What are your own personal favourites from those you produce, and why?

I love our Riesling right now in these Australian heat waves! I also love the Pinot Noir, while it’s younger and more overt than my estate wines. All Pinots morph in the glass and that is a pleasure to experience and savour.

What is your absolute favourite wine and food pairing? And what should we keep in mind when matching food and wine?

Tough question! Tasmanian sparklers and dozens of Tasmanian east coast oysters would be my death bed choice. Right now I am enjoying eating food I grow with the wine I grow and with my family and friends.

As a woman working in the wine industry, have you faced any particular challenges where your gender has ever been an issue?

Back in the early days (ha-ha) it was much tougher as there were fewer women, and we were the last choice for the soccer team so to speak. I worked in Chile winemaking and found that very difficult as a woman even with the cellar staff. You just put your head down and work, it always gains respect. Today Tasmania has a huge amount of successful wine women in production so it is lovely to share stories of ferments and playground antics in the same conversations!

In your experience, do women think about or talk about wine differently than blokes do?

In the wine world the difference is not that great. In my experience with consumers though, women talk more texturally, while men have more of a confident approach to their opinions!

What’s your number one tip for tasting wine?

In my wise old years I have definitely analysed less and gone with my first impressions. I also try to take off my technical hat to just ENJOY wine, and enjoy the wine moment.

If there was one thing you could tell the sisterhood of wine-lovers out there, what would it be?
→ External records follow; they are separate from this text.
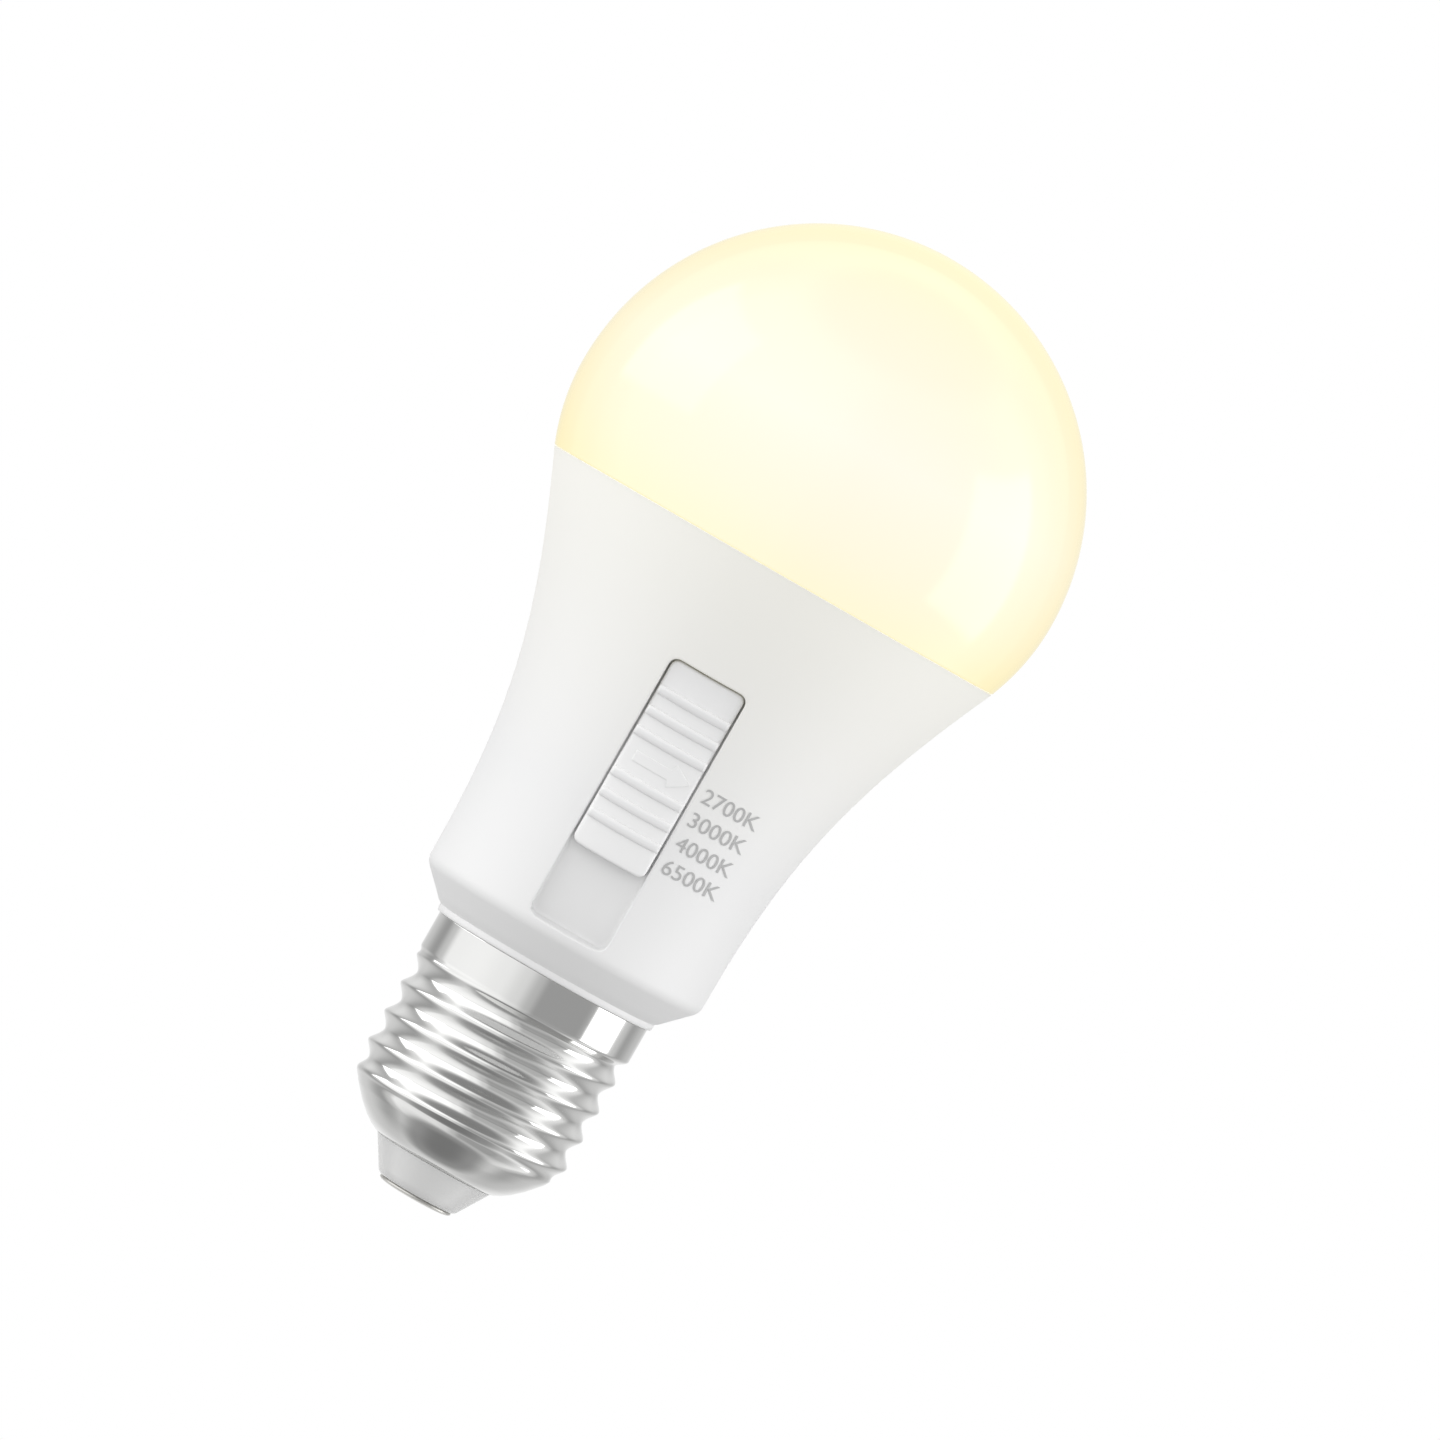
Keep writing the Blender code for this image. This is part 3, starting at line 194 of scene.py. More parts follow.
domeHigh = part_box("diffuser_dome")[1]
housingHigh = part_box("housing_shell")[1]
capLow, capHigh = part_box("screw_cap")
domeRadius = domeHigh.x
seamZ = housingHigh.z + body["gap"] / 2
equatorZ = domeHigh.z - domeRadius
lipZ = capHigh.z + body["gap"]
coneRadius = body["lipRadius"] + body["coneStep"]
coneZ = lipZ + body["lipHeight"] + body["coneStep"] / 2
coneTopZ = coneZ + body["neckRadius"] - coneRadius
neckReach = body["neckRound"] * math.tan(math.pi / 8)
neckZ = coneTopZ + neckReach + body["neckStraight"]


def domeRadiusAt(height, inset=0.0):
    down = body["domeLowerHalf"] - inset
    return (domeRadius - inset) * math.sqrt(max(0.0, 1 - ((equatorZ - height) / down) ** 2))


# Point of the housing's flare, set in along its normal
def flarePoint(share, inset=0.0):
    lean = Vector((math.sin(body["seamTilt"]), math.cos(body["seamTilt"])))
    seam = Vector((domeRadiusAt(seamZ), seamZ))
    neck = Vector((body["neckRadius"], neckZ))
    knots = (neck, neck + Vector((0, body["neckPull"])), seam - body["seamPull"] * lean, seam)
    rest = 1 - share
    weights = (rest**3, 3 * rest**2 * share, 3 * rest * share**2, share**3)
    slopes = (-(rest**2), rest * (rest - 2 * share), share * (2 * rest - share), share**2)
    place = sum((w * k for w, k in zip(weights, knots)), Vector((0, 0)))
    along = sum((s * k for s, k in zip(slopes, knots)), Vector((0, 0))).normalized()
    return place + inset * Vector((-along.y, along.x))


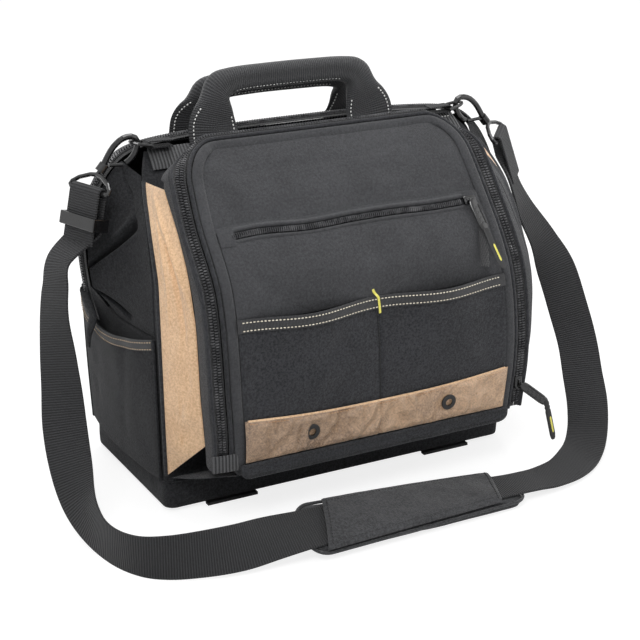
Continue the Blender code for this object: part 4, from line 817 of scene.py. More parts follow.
def lower_side_shape(side):
    foot, top = BASE_HEIGHT + CLEARANCE, SIDE_SPLIT + 0.002

    def shape(u, v):
        height = foot + (top - foot) * v
        across = 2 * u - 1
        bulge = side_bow(across) * sin(pi / 2 * min(1.0, 2 * v))
        reach = wall_reach(height) - corner_round(height) - CLEARANCE
        x = wall_spread(height) + bulge - 0.0012 * smooth((height - SIDE_SPLIT + 0.004) / 0.004)
        x += rumple("side", side, across * 0.09, height) * clamp(3 * (1 - abs(across)))
        return Vector((side * x, across * reach, height))
    return shape


# pleats of the gathered gusset in its own shares (u0, v0, u1, v1, half width, depth)
PLEATS = {
    (-1, -1): ((1.0, 0.33, 0.30, 0.70, 0.050, 0.0150), (1.0, 0.18, 0.45, 0.02, 0.050, 0.0060),
               (0.80, 0.95, 0.30, 0.80, 0.060, 0.0020)),
    (1, -1): ((1.0, 0.42, 0.25, 0.62, 0.045, 0.0120), (1.0, 0.14, 0.35, 0.10, 0.060, 0.0050)),
    (-1, 1): ((1.0, 0.40, 0.20, 0.66, 0.045, 0.0130), (1.0, 0.16, 0.40, 0.04, 0.055, 0.0050)),
    (1, 1): ((1.0, 0.30, 0.25, 0.58, 0.045, 0.0130), (0.9, 0.12, 0.30, 0.12, 0.060, 0.0045)),
}
PLEAT_DEPTH = 0.008


def gusset_shape(side, facing):
    foot = SIDE_SPLIT + CLEARANCE
    low = dome_share_at(foot + CLEARANCE)
    high = dome_share_at(SIDE_TOP + BAND_DROP)

    def shape(u, v):
        height = foot + (SIDE_TOP - foot) * v
        radius = corner_round(height)
        edge = Vector((wall_spread(height), wall_reach(height) - radius - CLEARANCE, height))
        line = dome(low + (high - low) * v)
        middle = Vector((-line.x - CLEARANCE, TAPE_HALF + CLEARANCE, line.z))
        point = edge.lerp(middle, u)
        ease = (1 - v) * (1 - v)
        flat = wall_spread(height) + side_bow(1 - u)
        point.x += (flat - point.x) * max(0.0, 1 - 5 * v)
        point.x -= PLEAT_DEPTH * sin(pi * u) * sin(pi * v) * (1 - ease / 2)
        hold = smooth(v / 0.10) * smooth((1 - v) / 0.08) * smooth(u / 0.10) * smooth((1 - u) / 0.02)
        for u0, v0, u1, v1, width, depth in PLEATS[(side, facing)]:
            run_u, run_v = u1 - u0, v1 - v0
            square = run_u * run_u + run_v * run_v
            share = ((u - u0) * run_u + (v - v0) * run_v) / square
            gap = ((u - u0) * run_v - (v - v0) * run_u) / sqrt(square)
            wide = width * (0.35 + 0.65 * clamp(share))
            inside = smooth((wide - abs(gap)) / (wide * 0.55))
            point.x -= depth * inside * smooth((1.05 - share) / 0.35) * hold
            lip = exp(-((abs(gap) - wide * 1.25) / (wide * 0.6)) ** 2)
            point.x += depth * 0.10 * lip * hold * smooth((1.05 - share) / 0.35)
        point.x += rumple("gusset", side * 3, point.y, height) * hold
        return Vector((side * point.x, facing * point.y, point.z))
    return shape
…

Now that I have children I have focused my lifestyle towards better and less. Better foods, grown closer to home where I can learn the story of their origins and trust the grower. It’s the same for wine too I think. There are better wines from places of provenance, with amazing flavours and for not much more than the mass produced packaged wines. And there’s a real person behind the story! That makes for a memorable wine.